I thank the brown recluses for staying out of this situation. As for the one that was on my sweater, look out little buddy, because you were lucky I didn't see where you landed. Next time, you'll be flattened with a flip-flop. Got it?


The Saga of the Christmas Tree (Part 1)

When I was young, my mother took me with her to buy a new Christmas tree. What happened to the last one; your guess is as good as mine. Maybe mice got in it, maybe spiders, maybe the lights were dead, or maybe it just wouldn’t reassemble properly anymore. Whatever the reason was, we needed a new one. My sister and father did not accompany us to Wal-Mart that day.

I wandered along beside the cart as we rolled into the Christmas section. There at the beginning of a shelf was a display tree. It was dark green with lights scattered through it. My little feet stalled in their path, until my mother dragged me along into the tree aisle. There she compared sizes, prices, and with lights already strung in or not, and I did my best not to be bored out of my young mind. Finally, my mother pulled a large box off of the shelf. It didn’t fit entirely in the cart, but enough of it did that it wasn’t impractical.
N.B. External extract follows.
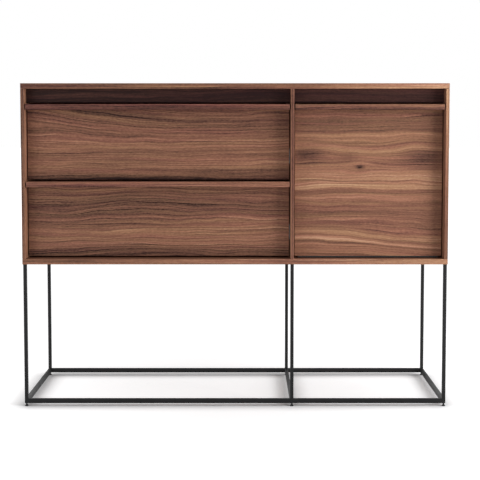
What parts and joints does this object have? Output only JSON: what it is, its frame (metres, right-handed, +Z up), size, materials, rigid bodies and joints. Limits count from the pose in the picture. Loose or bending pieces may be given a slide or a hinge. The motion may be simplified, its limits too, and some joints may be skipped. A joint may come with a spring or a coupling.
{
  "type": "console cabinet",
  "caption": "Walnut console case on a slender black steel base, with wide drawers on telescopic runners, a drop-front compartment and a finger recess under the top.",
  "frame": {"origin": "on the floor, under the middle of the case", "axes": "+X to the right as seen from the front, -Y out of the fronts, +Z up"},
  "size_m": [1.27, 0.406, 0.969],
  "materials": {
    "walnut_case": "oiled veneer, satin",
    "walnut_front": "oiled veneer, satin",
    "birch_box": "clear lacquer",
    "black_frame": "satin powder coat",
    "zinc_fitting": "zinc plated",
    "blackened_steel": "chemically blackened",
    "black_plastic": "moulded"
  },
  "bodies": {
    "cabinet": {"top_panel": "walnut_case", "bottom_panel": "walnut_case", "left_side_panel": "walnut_case", "right_side_panel": "walnut_case", "divider_panel": "walnut_case", "back_panel": "walnut_case", "recess_board": "walnut_case", "leg_front_left": "black_frame", "leg_front_middle": "black_frame", "leg_front_right": "black_frame", "leg_back_left": "black_frame", "leg_back_middle": "black_frame", "leg_back_right": "black_frame", "rail_front": "black_frame", "rail_back": "black_frame", "rail_left": "black_frame", "rail_middle": "black_frame", "rail_right": "black_frame", "foot_front_left": "black_plastic", "foot_front_middle": "black_plastic", "foot_front_right": "black_plastic", "foot_back_left": "black_plastic", "foot_back_middle": "black_plastic", "foot_back_right": "black_plastic", "upper_runner_left_cabinet": "zinc_fitting", "upper_runner_right_cabinet": "zinc_fitting", "lower_runner_left_cabinet": "zinc_fitting", "lower_runner_right_cabinet": "zinc_fitting", "hinge_case_leaf": "blackened_steel", "stay_stud_left": "zinc_fitting", "stay_stud_right": "zinc_fitting", "magnet_catch": "black_plastic"},
    "upper_drawer": {"upper_drawer_front_panel": "walnut_front", "upper_drawer_front_lip": "walnut_front", "upper_drawer_side_left": "birch_box", "upper_drawer_side_right": "birch_box", "upper_drawer_back": "birch_box", "upper_drawer_bottom": "birch_box", "upper_runner_left_drawer": "zinc_fitting", "upper_runner_right_drawer": "zinc_fitting"},
    "upper_left_slide_member": {"upper_runner_left_middle": "zinc_fitting"},
    "upper_right_slide_member": {"upper_runner_right_middle": "zinc_fitting"},
    "lower_drawer": {"lower_drawer_front_panel": "walnut_front", "lower_drawer_front_lip": "walnut_front", "lower_drawer_side_left": "birch_box", "lower_drawer_side_right": "birch_box", "lower_drawer_back": "birch_box", "lower_drawer_bottom": "birch_box", "lower_runner_left_drawer": "zinc_fitting", "lower_runner_right_drawer": "zinc_fitting"},
    "lower_left_slide_member": {"lower_runner_left_middle": "zinc_fitting"},
    "lower_right_slide_member": {"lower_runner_right_middle": "zinc_fitting"},
    "drop_front": {"door_panel": "walnut_front", "door_lip": "walnut_front", "hinge_door_leaf": "blackened_steel", "stay_bracket_left": "zinc_fitting", "stay_bracket_right": "zinc_fitting", "catch_strike": "zinc_fitting"},
    "left_stay": {"stay_arm_left": "zinc_fitting"},
    "right_stay": {"stay_arm_right": "zinc_fitting"}
  },
  "joints": [
    {"name": "upper_drawer_slide", "type": "slide", "parent": "cabinet", "child": "upper_drawer", "axis": [0, -1, 0], "range_m": [0, 0.3]},
    {"name": "upper_left_member_slide", "type": "slide", "parent": "cabinet", "child": "upper_left_slide_member", "axis": [0, -1, 0], "range_m": [0, 0.15]},
    {"name": "upper_right_member_slide", "type": "slide", "parent": "cabinet", "child": "upper_right_slide_member", "axis": [0, -1, 0], "range_m": [0, 0.15]},
    {"name": "lower_drawer_slide", "type": "slide", "parent": "cabinet", "child": "lower_drawer", "axis": [0, -1, 0], "range_m": [0, 0.3]},
    {"name": "lower_left_member_slide", "type": "slide", "parent": "cabinet", "child": "lower_left_slide_member", "axis": [0, -1, 0], "range_m": [0, 0.15]},
    {"name": "lower_right_member_slide", "type": "slide", "parent": "cabinet", "child": "lower_right_slide_member", "axis": [0, -1, 0], "range_m": [0, 0.15]},
    {"name": "drop_front_hinge", "type": "hinge", "parent": "cabinet", "child": "drop_front", "pos_m": [0.40025, -0.17, 0.44875], "axis": [1, 0, 0], "range_deg": [0, 90]},
    {"name": "left_stay_pivot", "type": "hinge", "parent": "drop_front", "child": "left_stay", "pos_m": [0.183, -0.142, 0.62656], "axis": [1, 0, 0], "range_deg": [-45, 0]},
    {"name": "right_stay_pivot", "type": "hinge", "parent": "drop_front", "child": "right_stay", "pos_m": [0.6175, -0.142, 0.62656], "axis": [1, 0, 0], "range_deg": [-45, 0]}
  ],
  "couplings": [
    {"joint": "upper_left_member_slide", "follows": "upper_drawer_slide", "ratio": 0.5},
    {"joint": "upper_right_member_slide", "follows": "upper_drawer_slide", "ratio": 0.5},
    {"joint": "lower_left_member_slide", "follows": "lower_drawer_slide", "ratio": 0.5},
    {"joint": "lower_right_member_slide", "follows": "lower_drawer_slide", "ratio": 0.5},
    {"joint": "left_stay_pivot", "follows": "drop_front_hinge", "ratio": -0.5},
    {"joint": "right_stay_pivot", "follows": "drop_front_hinge", "ratio": -0.5}
  ]
}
Mom was fairly happy with it as it was on sale. The box had been opened and resealed.

“It was probably a display tree,” she commented to me as we meandered our way towards the checkout. She didn’t offer any explanation as to why it wasn’t anymore.
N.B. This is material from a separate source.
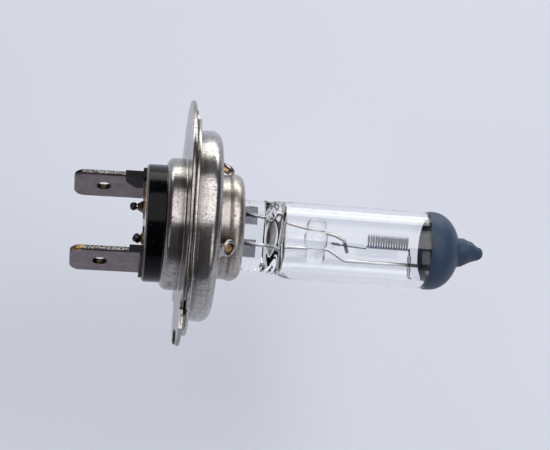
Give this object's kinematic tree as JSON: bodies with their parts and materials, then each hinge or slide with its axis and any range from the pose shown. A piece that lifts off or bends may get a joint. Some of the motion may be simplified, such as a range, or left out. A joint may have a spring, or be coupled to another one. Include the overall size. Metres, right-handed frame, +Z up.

Days, maybe weeks later, my older sister and I sat before the tree with our Barbies in pre-Christmas joy. Well, at least until I wacked the back of my head on a tree branch. In pain, I hurried to my mother for comfort. She was at her computer as always.

“Do you remember when we got that tree?”

I nodded diligently.

“Well, it was on sale, and it used to be a display tree, but they had to take it down because it was eating children, so you need to be more careful around it, okay?”

I nodded again.

Not long after, she wrote of this very incident, concluding it with “I love kids. (They taste wonderful!)”.